Forward-Looking Statements

     Certain statements in this report are “forward-looking” statements within the meaning of the U.S. Private Securities Litigation Reform Act of 1995. These forward-looking statements may relate to the Corporation’s financial condition, results of operations, plans, objectives, future performance and business, including, but not limited to, statements with respect to the adequacy of the allowance for loan losses, market risk and the impact of interest rate changes, capital adequacy and liquidity, and the effect of legal proceedings and new accounting standards on the Corporation’s financial condition and results of operations. All statements contained herein that are not clearly historical in nature are forward-looking, and the words “anticipate,” “believe,” “continues,” “expect,” “estimate,” “intend,” “project” and similar expressions and future or conditional verbs such as “will,” “would,” “should,” “could,” “might,” “can,” “may,” or similar expressions are generally intended to identify forward-looking statements.

     These forward-looking statements involve certain risks, uncertainties, estimates and assumptions by management. Various factors, some of which are beyond the Corporation’s control, could cause actual results to differ materially from those contemplated by such forward-looking statements.
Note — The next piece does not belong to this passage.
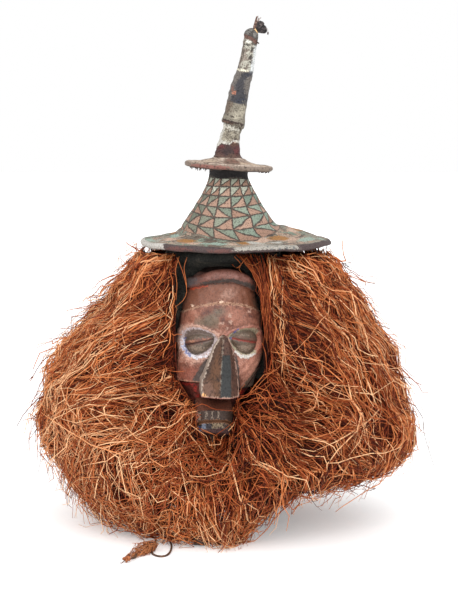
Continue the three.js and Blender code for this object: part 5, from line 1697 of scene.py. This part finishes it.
# %% [markdown]
# ## The tip
# A scrap of dark cloth is gathered over the end of the stick and tied with a yellow cord.
# Its folds are a ripple round the scrap, deep at the open end and none at the tie. A frayed
# twist of fibre sticks up beside it, and a crumb of cloth hangs from a thread.

# %% The tuft
TUFT_START, TUFT_LEAN = np.array([43.0, 0, 712.0]), np.radians(60)
tuft_ahead = np.array([np.sin(TUFT_LEAN), 0, np.cos(TUFT_LEAN)])
tuft_aside = np.array([np.cos(TUFT_LEAN), 0, -np.sin(TUFT_LEAN)])
TUFT_AXES = (tuft_ahead, tuft_aside, BACK)
TUFT_PROFILE = [(0, 3.0), (1.3, 3.0), (3, 4.6), (5.5, 6.8), (9, 8.3), (12.5, 8), (14.5, 6.6),
                (15.3, 4), (14.2, 1.5), (13.6, 0.4)]


def round_axis(start, axes, along, radius, turn):
    """Places round an axis: so far along it from its start, at a radius, after a turn. The
    axes are the ways ahead, aside and over."""
    ahead, aside, over = axes
    square = np.cos(turn)[..., None] * aside + np.sin(turn)[..., None] * over
    return start + along[..., None] * ahead + np.asarray(radius)[..., None] * square


along, wide = through(TUFT_PROFILE, 60).T[..., None]
tuft_turn = np.linspace(0, TURN, 97)[:-1][None, :]
open_end = ease(along, 2, 9)
fold = np.sin(tuft_turn * 7 + 1.6 * np.sin(tuft_turn * 2) + along / 5)
fold = fold + 0.5 * np.sin(tuft_turn * 16 + along / 3)
wide = wide * (1 + 0.15 * open_end * fold)
along = along + open_end * (0.9 * np.sin(tuft_turn * 5 + 1) + 0.6 * fold)
tuft_shell = shell(round_axis(TUFT_START, TUFT_AXES, along, wide, tuft_turn))
print("the scrap is", round(2 * wide.max(), 1), "mm wide")

# %% The twist beside it, and the crumb on its thread
TWIST_ROUTE = [(42, -2, 711.5), (42.4, -2.4, 718), (44.2, -2, 724), (46, -1.4, 730)]
TWIST_STRANDS, STEPS = 7, 14
rng = np.random.default_rng(61)
lift = np.linspace(0, 1, STEPS)[:, None]
twist = []
for n in range(TWIST_STRANDS):
    turn_by = TURN * (n / TWIST_STRANDS + 0.9 * lift)
    off = np.hstack([np.cos(turn_by), np.sin(turn_by), 0 * turn_by]) * mix(1.8, 1.3, lift)
    stray = rng.normal(0, 1, 3) * (2.2, 1, 1.2) * lift**5
    route = through(TWIST_ROUTE, STEPS) + off + stray + 1.6 * UP * lift**4
    twist.append(tube(route, mix(0.9, 0.4, lift[:, 0]), 6, 1))
thread_route = [(56, -1, 716), (59.5, -1.5, 716.5), (61.2, -1.5, 713.5), (61.4, -1.5, 710.5)]
thread = tube(through(thread_route, STEPS), 0.22, 5, 1)
crumb_route = np.linspace((61.4, -1.5, 711), (61.2, -1.5, 706.4), 7)
crumb = tube(crumb_route, np.array([0.3, 0.9, 1.2, 1.3, 1.1, 0.8, 0.3]))
print("the twist has", len(twist), "strands")


# %% Finishes of the tip: soft charcoal cloth, dry fibre with paler flecks, and tan cotton
def gathered_cloth(tree):
    """Charcoal cloth, rubbed brownish grey in flecks 4 mm wide, with threads 1.7 mm apart."""
    place = node(tree, "TexCoord", output=3)
    broad = node(tree, "TexNoise", {"Vector": place, "Scale": 260, "Detail": 4})
    thread_wave = node(tree, "TexWave", {"Vector": place, "Scale": 190, "Distortion": 2.0}, 1)
    height = node(tree, "Math", {0: thread_wave, 1: 0.0004}, operation="MULTIPLY")
    return node(tree, "ValToRGB", {0: broad}, stops=[
        (0.38, "#232021"), (0.52, "#3b3536"), (0.66, "#665b58")]), height, None


def yellow_cord(tree):
    """Tan cotton with strands 2 mm apart, darker between them as painted shade."""
    place = node(tree, "TexCoord", output=3)
    lay_wave = node(tree, "TexWave", {"Vector": place, "Scale": 170, "Distortion": 1.0}, 1,
                    bands_direction="DIAGONAL")
    height = node(tree, "Math", {0: lay_wave, 1: 0.0003}, operation="MULTIPLY")
    # darker where the wave is low, between the strands: painted shade
    return node(tree, "ValToRGB", {0: lay_wave}, stops=[
        (0.1, "#b58a58"), (0.6, "#e2bd88")]), height, None


frayed_fibre = flecked(420, 3, [(0.4, "#4a342c"), (0.52, "#6e5247"), (0.64, "#937868")])
tuft_cloth = finish("gathered_dark_cloth", gathered_cloth, Roughness=0.9, IOR=1.45)
twist_fibre = finish("frayed_dry_fibre", frayed_fibre, Roughness=0.8, IOR=1.5)
cord_cotton = finish("yellow_cotton_cord", yellow_cord, Roughness=0.8, IOR=1.5)
piece("gathered_tip", [tuft_shell, *twist, thread, crumb], [tuft_cloth, twist_fibre],
      ["tip_tuft"])

# %% The yellow cord, wound 2.6 times round the neck of the tuft
turns = np.linspace(0, 2.6 * TURN, 90)
cord_route = round_axis(TUFT_START, TUFT_AXES, 0.5 + 1.5 * turns / turns[-1], 4.3, turns)
piece("yellow_tie", [tube(cord_route, 0.95, 7)], [cord_cotton], ["tip_cord"])

# %% [markdown]
# ## The bundle and the knot on the vine
# Two thin stems come out of a bound bundle of dry fibre and end in a small knot. The bundle
# is a loose spindle of 90 fibres, bound near one end.

# %% The bundle
BUNDLE_START = np.array([-98.0, -176, 7.0])
BUNDLE_END = np.array([-125.0, -219, 6.0])
rng = np.random.default_rng(71)
count, steps = 90, 9
t = np.linspace(0, 1, steps)[None, :]
begin, end = rng.uniform(-0.16, 0.12, count)[:, None], rng.uniform(0.72, 1.24, count)[:, None]
t = begin + (end - begin) * t
ahead = (BUNDLE_END - BUNDLE_START) / np.linalg.norm(BUNDLE_END - BUNDLE_START)
aside = np.cross(ahead, UP)
BUNDLE_AXES = (BUNDLE_END - BUNDLE_START, aside / np.linalg.norm(aside), UP)
stray = np.where(rng.random(count) < 0.5, 1.6, 1.0)[:, None]
spindle = 0.35 + 0.75 * np.sin(np.pi * np.clip(0.12 + 0.8 * t, 0, 1))
distance = 7.0 * stray * np.sqrt(rng.random(count))[:, None] * spindle
angle = rng.uniform(0, TURN, count)[:, None] + 1.2 * t + 0.4 * rng.normal(size=(count, steps))
paths = round_axis(BUNDLE_START, BUNDLE_AXES, t, distance, angle)
paths += rng.normal(0, 1.1, paths.shape)
radius = rng.uniform(0.3, 0.6, count)
fibre_shell = strands(paths, radius, rng.uniform(0.05, 0.8, count), rng)
turns = np.linspace(0, 5 * TURN, 120)
along = 0.08 + 0.16 * turns / turns[-1]
binding = round_axis(BUNDLE_START, BUNDLE_AXES, along, 5.6, turns)
binding[:, 2] = np.maximum(binding[:, 2], 0.9)
print(count, "fibres lie in the bundle")


# %% Finish of the bundle: dull dry brown fibre, redder than the raffia
def dry_fibre(tree):
    """Dry brown fibre: each strand its own tone, with flecks 3 mm long."""
    tone = node(tree, "Attribute", {}, 2, attribute_name="tone")
    place = node(tree, "TexCoord", output=3)
    fleck = node(tree, "TexNoise", {"Vector": place, "Scale": 300, "Detail": 3})
    value = node(tree, "Math", {0: fleck, 1: 0.6, 2: tone}, operation="MULTIPLY_ADD")
    return node(tree, "ValToRGB", {0: value}, stops=[
        (0.3, "#35170c"), (0.62, "#824224"), (0.95, "#bf7a4b")]), None, None


bundle_fibre = finish("dry_brown_fibre", dry_fibre, Roughness=0.75, IOR=1.45)
bundle = piece("fibre_bundle", [fibre_shell, tube(binding, 0.7, 6)], [bundle_fibre],
               ["tie_bundle"])

# %% The knot and its two stems
KNOT = np.array([-131.0, -243, 4.8])
STEM_STEPS = 24
stem_radius = 1.6 * (1 + 0.08 * np.sin(np.arange(STEM_STEPS) * 1.3))
stems = []
for x, bow in ((-120.0, 5), (-129.0, -3)):
    halfway = (mix(x, KNOT[0], 0.5) + bow, -230, 4)
    stem_route = through([(x, -216, 4.5), halfway, KNOT + (0.3 * bow, 2, 0)], STEM_STEPS)
    stems.append(tube(stem_route, stem_radius))
turns = np.linspace(0, TURN, 64)[:, None]
loop = KNOT + np.hstack([3.2 * np.sin(turns) + 1.4 * np.sin(2 * turns), 2.4 * np.cos(3 * turns),
                         0.5 + 1.9 * np.cos(turns) + 1.0 * np.sin(3 * turns)])
loop[:, 2] = np.maximum(loop[:, 2], 1.8)
wisp_line = [(0, 0, 0), (-4, -3, -2), (-6, -5, -3.6), (-9, -4, -3.8)]
wisp_route = through(KNOT + wisp_line, 20)
wisp = tube(wisp_route, np.linspace(0.8, 0.4, 20), 5)
knotted = tube(loop, 1.9, finish=1)
knotted["marks"] = {"tone": np.full(len(knotted["points"]), 0.42)}
knot = piece("vine_knot", [*stems, knotted, wisp], [vine_bark, bundle_fibre], ["tie_knot"])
Factors that might cause such a difference include, but are not limited to:

•   the rate of growth in the economy, as well as general business and economic conditions;
 
•   changes in interest rates, as well as the magnitude of such changes;
 
•   the fiscal and monetary policies of the federal government and its agencies;
 
•   the relative strength or weakness of the consumer and commercial credit sectors and of the real estate markets;
 
•   the performance of the stock and bond markets;
 
•   competition in the financial services industry;
 
•   possible legislative or regulatory changes; and
 
•   difficulties in combining the operations of acquired entities.

     Moreover, the outcome of legal proceedings, as discussed in “Part I, Item 3. Legal Proceedings,” is inherently uncertain and depends on judicial interpretations of law and the findings of regulators, judges and juries.

     All forward-looking statements included in this document are based upon information available to the Corporation as of the date of this document, and we assume no obligation to update or revise any such forward-looking statements.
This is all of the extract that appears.